For a summary of ABAC see the wikipedia article or for a detailed introduction see the NIST "Guide to Attribute Based Access Control (ABAC) Definition and Considerations".
The components of an ABAC system
The components of an Attribute Based Access Control System are:
| Component | Description |--- |--- | Policies | These define the attributes and rules for determining access to the application and resources. | Policy Administration Point (PAP) | The PAP is where policies are managed. | Policy Decision Point (PDP) | The PDP takes an Access Request, requests the PAP to find and return policies that match the Access Request, validates each returned policy against the Access Request, and then returns an Access Response with an access decision. | Access Request | This contains the attributes to be validated against policies by the PDP. These attributes could include details on the user making the request, the resource being accessed and details on the action to be applied to the resource. | Access Response | The Access Response is returned by the Policy Decision Point and contains the decision made by the PDP. It will include an Access Decision indicating that the request is allowed or denied. It may also return a not applicable decision indicating that no matching policies were found. | Policy Execution Point (PEP) | The PEP is responsible for creating the Access Request, passing it to the PDP and handling the Access Response. | Policy Information Point (PIP) | PIPs are used by the PDP to populate any attributes required by the policy rules that are missing from an Access Request.

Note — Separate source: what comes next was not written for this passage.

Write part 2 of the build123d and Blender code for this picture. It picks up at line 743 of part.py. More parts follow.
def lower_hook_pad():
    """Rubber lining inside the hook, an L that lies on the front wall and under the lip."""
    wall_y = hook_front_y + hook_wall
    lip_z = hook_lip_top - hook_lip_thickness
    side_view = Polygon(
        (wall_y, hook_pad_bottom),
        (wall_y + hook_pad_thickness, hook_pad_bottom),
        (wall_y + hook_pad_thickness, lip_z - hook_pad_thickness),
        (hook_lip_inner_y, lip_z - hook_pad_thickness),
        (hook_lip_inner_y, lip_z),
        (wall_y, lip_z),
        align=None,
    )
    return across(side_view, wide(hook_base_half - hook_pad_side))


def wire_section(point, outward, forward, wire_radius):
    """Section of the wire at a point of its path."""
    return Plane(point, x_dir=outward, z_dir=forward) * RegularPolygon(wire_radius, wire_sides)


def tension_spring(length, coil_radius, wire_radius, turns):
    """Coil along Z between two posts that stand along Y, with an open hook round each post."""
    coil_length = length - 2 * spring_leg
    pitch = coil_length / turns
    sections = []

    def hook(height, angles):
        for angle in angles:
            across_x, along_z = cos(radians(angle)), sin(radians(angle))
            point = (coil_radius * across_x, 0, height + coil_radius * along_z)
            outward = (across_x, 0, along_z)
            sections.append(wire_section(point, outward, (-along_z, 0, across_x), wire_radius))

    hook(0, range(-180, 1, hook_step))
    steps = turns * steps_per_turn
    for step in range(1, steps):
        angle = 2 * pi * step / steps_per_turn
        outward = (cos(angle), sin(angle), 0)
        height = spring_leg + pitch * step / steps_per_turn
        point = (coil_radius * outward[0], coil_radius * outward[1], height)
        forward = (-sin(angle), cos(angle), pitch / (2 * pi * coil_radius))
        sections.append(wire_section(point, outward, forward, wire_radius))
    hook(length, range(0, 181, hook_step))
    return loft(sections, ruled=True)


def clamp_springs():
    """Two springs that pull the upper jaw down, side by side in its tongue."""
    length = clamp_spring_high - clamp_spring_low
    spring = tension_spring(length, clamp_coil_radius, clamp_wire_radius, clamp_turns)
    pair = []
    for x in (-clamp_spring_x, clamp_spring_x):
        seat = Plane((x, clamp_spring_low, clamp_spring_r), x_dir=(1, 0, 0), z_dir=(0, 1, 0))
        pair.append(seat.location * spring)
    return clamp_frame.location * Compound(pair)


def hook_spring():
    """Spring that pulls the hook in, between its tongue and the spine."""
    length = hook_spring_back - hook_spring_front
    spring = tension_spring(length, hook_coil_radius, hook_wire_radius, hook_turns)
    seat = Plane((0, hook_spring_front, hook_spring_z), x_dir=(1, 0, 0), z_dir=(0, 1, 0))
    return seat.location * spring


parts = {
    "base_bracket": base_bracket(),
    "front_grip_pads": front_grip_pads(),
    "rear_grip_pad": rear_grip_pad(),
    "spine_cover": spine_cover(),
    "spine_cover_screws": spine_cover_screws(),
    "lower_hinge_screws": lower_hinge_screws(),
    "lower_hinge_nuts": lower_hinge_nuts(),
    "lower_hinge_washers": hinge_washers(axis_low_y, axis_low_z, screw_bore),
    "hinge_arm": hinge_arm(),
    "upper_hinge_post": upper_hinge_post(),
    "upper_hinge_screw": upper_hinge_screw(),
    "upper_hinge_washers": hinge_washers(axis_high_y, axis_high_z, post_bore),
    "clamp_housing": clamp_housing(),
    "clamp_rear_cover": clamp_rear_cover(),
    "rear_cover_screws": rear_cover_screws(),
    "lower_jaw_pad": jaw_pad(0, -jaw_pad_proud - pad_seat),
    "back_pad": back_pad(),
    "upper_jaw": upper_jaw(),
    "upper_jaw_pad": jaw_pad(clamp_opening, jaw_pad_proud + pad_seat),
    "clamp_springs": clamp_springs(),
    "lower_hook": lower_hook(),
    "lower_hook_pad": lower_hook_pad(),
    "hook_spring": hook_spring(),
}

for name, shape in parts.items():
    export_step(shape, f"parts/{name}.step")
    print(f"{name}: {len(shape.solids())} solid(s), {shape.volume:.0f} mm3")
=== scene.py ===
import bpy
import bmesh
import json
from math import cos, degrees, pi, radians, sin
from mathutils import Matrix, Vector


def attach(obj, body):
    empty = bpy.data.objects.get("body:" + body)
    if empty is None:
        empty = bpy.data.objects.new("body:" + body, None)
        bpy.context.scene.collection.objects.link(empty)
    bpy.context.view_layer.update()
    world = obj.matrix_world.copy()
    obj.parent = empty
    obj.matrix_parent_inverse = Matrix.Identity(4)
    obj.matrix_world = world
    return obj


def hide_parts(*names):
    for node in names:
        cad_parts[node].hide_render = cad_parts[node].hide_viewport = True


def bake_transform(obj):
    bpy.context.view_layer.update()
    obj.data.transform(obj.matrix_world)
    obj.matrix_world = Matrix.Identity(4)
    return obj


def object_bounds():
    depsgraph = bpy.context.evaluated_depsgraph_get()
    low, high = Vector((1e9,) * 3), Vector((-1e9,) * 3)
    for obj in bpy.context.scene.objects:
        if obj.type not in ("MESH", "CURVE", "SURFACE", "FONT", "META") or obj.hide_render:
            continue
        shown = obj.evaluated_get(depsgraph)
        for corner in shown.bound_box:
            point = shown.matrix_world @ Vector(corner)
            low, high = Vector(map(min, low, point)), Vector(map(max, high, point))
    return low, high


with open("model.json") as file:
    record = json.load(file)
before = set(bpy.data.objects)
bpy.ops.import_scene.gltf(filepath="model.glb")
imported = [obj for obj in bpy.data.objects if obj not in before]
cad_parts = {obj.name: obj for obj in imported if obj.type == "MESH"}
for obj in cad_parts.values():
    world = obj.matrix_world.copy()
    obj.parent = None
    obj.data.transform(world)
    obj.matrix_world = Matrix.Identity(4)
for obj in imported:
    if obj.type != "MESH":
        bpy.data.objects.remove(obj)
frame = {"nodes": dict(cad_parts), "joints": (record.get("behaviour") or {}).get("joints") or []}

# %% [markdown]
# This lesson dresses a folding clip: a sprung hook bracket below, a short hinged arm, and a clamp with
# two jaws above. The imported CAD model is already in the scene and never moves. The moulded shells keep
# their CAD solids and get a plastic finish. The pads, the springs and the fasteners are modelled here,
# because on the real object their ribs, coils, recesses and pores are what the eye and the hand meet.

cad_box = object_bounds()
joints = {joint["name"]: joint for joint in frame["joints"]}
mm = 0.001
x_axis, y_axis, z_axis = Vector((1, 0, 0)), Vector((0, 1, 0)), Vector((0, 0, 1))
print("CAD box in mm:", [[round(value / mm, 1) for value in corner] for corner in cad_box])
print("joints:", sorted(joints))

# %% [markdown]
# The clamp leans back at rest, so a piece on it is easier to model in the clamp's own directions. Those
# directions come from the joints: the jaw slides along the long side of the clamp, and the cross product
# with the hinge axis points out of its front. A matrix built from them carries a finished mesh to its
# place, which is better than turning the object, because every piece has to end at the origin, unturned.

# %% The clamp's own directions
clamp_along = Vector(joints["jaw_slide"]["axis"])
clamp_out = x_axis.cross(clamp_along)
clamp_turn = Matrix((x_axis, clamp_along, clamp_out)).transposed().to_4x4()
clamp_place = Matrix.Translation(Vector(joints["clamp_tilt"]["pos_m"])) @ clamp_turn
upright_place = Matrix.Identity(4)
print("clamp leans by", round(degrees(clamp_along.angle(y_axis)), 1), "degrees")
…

How this libary implements ABAC
This library simplifies a lot of an Attribute Based Access Control system however there are still a lot of components, types and interfaces to make it all work together. For example, the Policy Administration Point only retrieves policies for the Policy Decision Point, there is no management.
The style of policy documents is similar to the AWS policy files instead of the XAMCL format (using XML) referenced in the Wikipedia article. They are easier to read and understand, and don't have all the extra overhead of an XML document.

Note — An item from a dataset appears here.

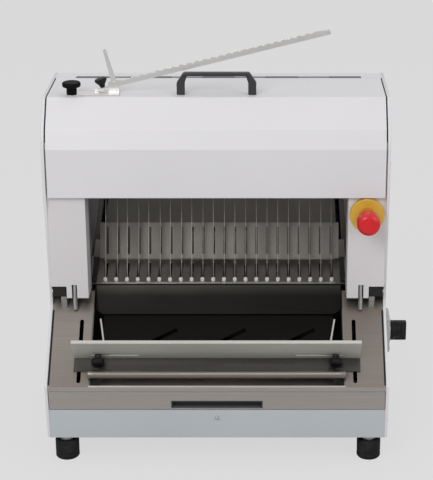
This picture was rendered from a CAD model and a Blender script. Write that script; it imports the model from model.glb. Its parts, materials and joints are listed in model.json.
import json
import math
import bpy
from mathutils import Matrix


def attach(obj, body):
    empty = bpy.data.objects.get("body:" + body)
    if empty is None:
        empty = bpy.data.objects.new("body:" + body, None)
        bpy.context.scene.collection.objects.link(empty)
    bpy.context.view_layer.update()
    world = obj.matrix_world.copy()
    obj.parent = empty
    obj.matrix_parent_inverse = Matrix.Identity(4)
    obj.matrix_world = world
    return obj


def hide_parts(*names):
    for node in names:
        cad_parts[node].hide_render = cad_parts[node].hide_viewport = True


bl_info = {
    "name": "Bread Slicer Dressing",
    "version": (1, 0, 0),
    "blender": (4, 5, 0),
    "location": "View3D > Sidebar > Slicer",
    "description": "Dresses the packed bread slicer with detailed pieces, finishes, light and camera",
    "category": "Object",
}

import bmesh
import bpy
from mathutils import Matrix, Vector

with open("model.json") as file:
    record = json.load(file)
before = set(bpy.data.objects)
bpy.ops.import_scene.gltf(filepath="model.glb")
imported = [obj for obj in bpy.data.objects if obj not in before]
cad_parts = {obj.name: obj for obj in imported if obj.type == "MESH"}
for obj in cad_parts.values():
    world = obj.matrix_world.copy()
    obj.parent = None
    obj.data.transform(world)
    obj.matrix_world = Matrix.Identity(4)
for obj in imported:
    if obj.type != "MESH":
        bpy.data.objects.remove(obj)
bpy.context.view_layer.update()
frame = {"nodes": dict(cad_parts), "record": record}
NODES = frame["nodes"]

MM = 0.001

# The model's own planes, repeated from its source in metres
SIDE_X = 0.3
BAY_X = 0.295
FRONT_Y = -0.289
HINGE_Y = 0.001
LIP_Z = 0.149
BODY_H = 0.63
COLUMN_Y = -0.183
COMB_Y = -0.099
COMB_Z = 0.294
BLADE_LEAN = 20.0
DECK_SLOPE = 41.0
ARM_SLOPE = 14.0
BLADE_PITCH = 0.0195
BLADE_COUNT = 22
FRAME_OFFSET = 0.0095
BLADE_LOW = -0.1
BLADE_HIGH = 0.27307
HINGE_HALF = 0.257
HINGE_LEAF = 0.0062
HINGE_DROP = 0.013
FOOT_SPOTS = [(x, y) for x in (-0.269, 0.269) for y in (-0.256, 0.256)]
KNOB_X = 0.208
KNOB_Y = 0.047
KNOB_Z = 0.0145
LIP_FACE_Y = -0.2874
DRAWER_SHEET_Y = -0.2812

# Places measured in the deck's own frame
TROUGH_TOP = -0.0035
TROUGH_START = 0.006
APRON_START = 0.1535
APRON_X = 0.2235
FOOT_TOP = 0.0035
FOOT_END = 0.0545
WIRE_BOLT_END = 0.0565

# Angles and distances for cleaning the meshes
FLAT = math.radians(1.0)
CREASE = math.radians(28)
RIM = math.radians(50)
STRAIGHT = math.radians(177)
SAME_PLACE = 1e-6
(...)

Policies and the Policy Decision Point do not support the use of Obligations. These would be sent to the Policy Execution Point as part of the Access Response which the PEP would be obligated to undertake.

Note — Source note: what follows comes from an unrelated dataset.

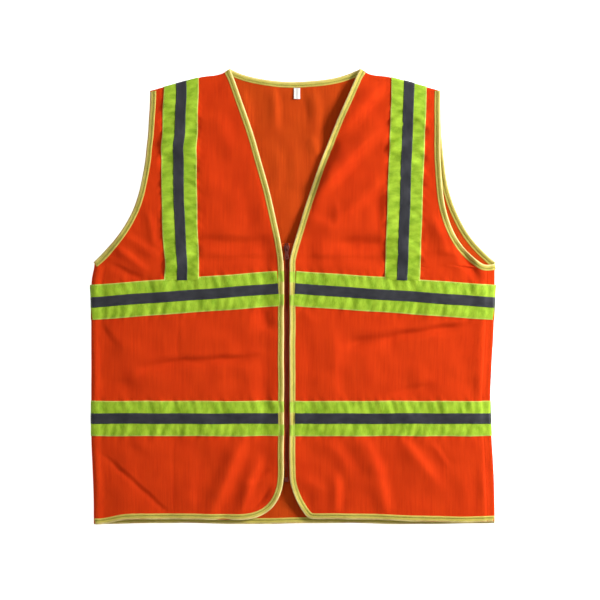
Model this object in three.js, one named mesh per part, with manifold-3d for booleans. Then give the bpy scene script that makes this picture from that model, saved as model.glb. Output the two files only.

There is no implementation for Policy Information Points at this time. Each Access Request needs to contain all of the information that would be needed to validate the request against the relevant policies.
Examples
A small demonstration HTTP web server is available in the examples folder. It can be run in the
terminal using npm run example
and accessed at http://localhost:8080
.
Documentation
Detailed documentation can be found in the readme folder.
Improvements
This library is under active development and will continue to evolve until version 1.0.0 is published. Any types, interface and functions may change without any deprecation warnings.
A goal is to implement Obligations and Policy Information Points.
Suggestions, bug reports and pull requests to fix bugs or implement improvements are welcome.